Van Peteghem passe aux menaces : « Sans accord, la TVA reviendra à 21% ». Un cadeau empoisonné pour De Croo, car les socialistes gardent la porte bien fermée

Ce matin, le kern de la Vivaldi se réunit pour voir s’il peut trouver une issue sur le dossier des accises. Ces droits d’accises sont censés compenser la réduction de la TVA, qui est passée de 21 à 6% sur le gaz et l’électricité. Une proposition du ministre des Finances, Vincent Van Peteghem (CD&V), qui a mis le feu aux poudres. Pourtant, sa proposition pourrait plaire au Premier ministre, qui a prévu que cette baisse de la TVA soit neutre budgétairement. L’introduction des accises pourrait réduire le déficit qu’avait anticipé Eva De Bleeker (Open VLD), ce qui lui avait par ailleurs coûté son poste. Mais d’un autre côté, il y a d’abord et avant tout les socialistes, qui ne veulent pas accepter que la facture devienne plus lourde dès le 1er avril. Le PS et le Vooruit ont freiné des quatre fers, avec en arrière-plan le MR et les Verts, qui n’ont pas envie de nouvelles taxes, même si cela ne représente que 20 euros de plus par mois pour une famille moyenne. Le CD&V pousse de l’autre côté et a même lancé une campagne en ligne : « Personne n’ose, Van Peteghem le fait ». Les chrétiens-démocrates envoient le message que le budget ne peut plus trop déraper. Et ils lancent la menace ultime : pas d’accord signifie que la TVA reviendra à 21%. Reste à savoir si Frank Vandenbroucke (Vooruit) ou Pierre-Yves Dermagne (PS) seront impressionnés.

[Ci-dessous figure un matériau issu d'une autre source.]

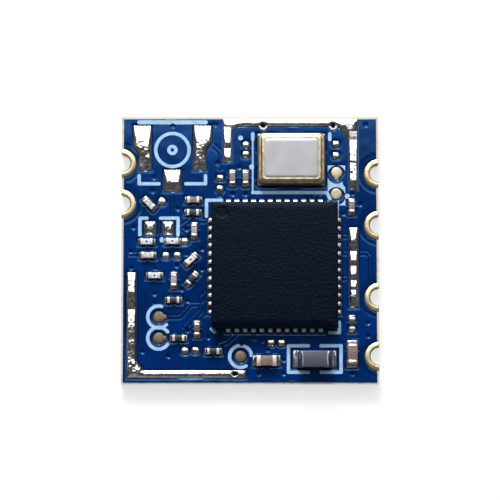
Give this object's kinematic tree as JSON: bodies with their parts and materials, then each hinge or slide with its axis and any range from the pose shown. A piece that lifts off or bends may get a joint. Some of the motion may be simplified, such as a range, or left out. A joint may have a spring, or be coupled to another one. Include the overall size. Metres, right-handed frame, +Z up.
{
  "type": "wifi module",
  "caption": "Square surface-mount WiFi module: blue circuit board with plated half-hole edge terminals, a radio chip, a crystal and chip parts, shield can not fitted.",
  "frame": {"origin": "centre of the board's underside, in the plane of the bottom lands", "axes": "+Z up, out of the face that carries the parts; +Y along the board's longer side, towards the crystal's end; +X across the board, towards the edge with four half-holes"},
  "size_m": [0.0122, 0.0128, 0.0017],
  "materials": {
    "laminate": "bare glass-epoxy, sawn edges",
    "mask": "blue solder mask, satin gloss",
    "ink": "pale printed ink, matte",
    "copper": "copper under solder",
    "gold": "gold-flashed copper, satin",
    "solder": "bright reflowed tin solder",
    "chip_mould": "black moulding compound, fine grain",
    "lead": "matte tin on copper lead frame",
    "crystal_ceramic": "dark fired alumina, matte",
    "crystal_lid": "nickel-plated lid, satin",
    "quartz": "polished quartz",
    "end_cap": "plated tin, satin",
    "capacitor_ceramic": "brown-grey barium titanate, satin",
    "resistor_coat": "black glass coat, satin",
    "inductor_ceramic": "white fired ceramic, satin",
    "power_inductor_body": "dark ferrite, satin"
  },
  "bodies": {
    "root": {"laminate": "laminate", "solder_mask_top": "mask", "solder_mask_bottom": "mask", "silkscreen": "ink", "copper_lands": "copper", "test_point_lands": "gold", "via_barrels": "copper", "connector_solder": "solder", "bare_pad_solder": "solder", "shield_solder_top": "solder", "shield_solder_left": "solder", "shield_solder_right": "solder", "chip_solder": "solder", "part_solder": "solder", "chip_body": "chip_mould", "chip_leads": "lead", "chip_ground_pad": "lead", "crystal_pads": "gold", "crystal_base": "crystal_ceramic", "quartz_blank": "quartz", "crystal_seal_ring": "gold", "crystal_lid": "crystal_lid", "power_inductor_body": "power_inductor_body", "power_inductor_ends": "end_cap", "large_capacitor_ends": "end_cap", "capacitor_ends": "end_cap", "resistor_ends": "end_cap", "inductor_ends": "end_cap", "terminal_left_1": "gold", "terminal_left_2": "gold", "terminal_right_1": "gold", "terminal_right_2": "gold", "terminal_right_3": "gold", "terminal_right_4": "gold", "large_capacitor_1": "capacitor_ceramic", "large_capacitor_2": "capacitor_ceramic", "capacitor_1": "capacitor_ceramic", "capacitor_2": "capacitor_ceramic", "capacitor_3": "capacitor_ceramic", "capacitor_4": "capacitor_ceramic", "capacitor_5": "capacitor_ceramic", "capacitor_6": "capacitor_ceramic", "capacitor_7": "capacitor_ceramic", "capacitor_8": "capacitor_ceramic", "capacitor_9": "capacitor_ceramic", "resistor_1": "resistor_coat", "resistor_2": "resistor_coat", "resistor_3": "resistor_coat", "resistor_4": "resistor_coat", "resistor_5": "resistor_coat", "resistor_6": "resistor_coat", "inductor_1": "inductor_ceramic", "inductor_2": "inductor_ceramic", "inductor_3": "inductor_ceramic", "inductor_4": "inductor_ceramic"}
  },
  "joints": []
}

À la Chambre : « Deux éléments sont importants : la facture des gens, mais bien sûr aussi le budget », a rappelé le Premier ministre Alexander De Croo, hier après-midi.

Les détails : La question est de savoir combien de ses partenaires de coalition ont envie d’aller sauver ce budget, avec lequel le Premier ministre s’est lui-même tiré une balle dans le pied avec l’affaire De Bleeker. C’est le cœur de la discussion.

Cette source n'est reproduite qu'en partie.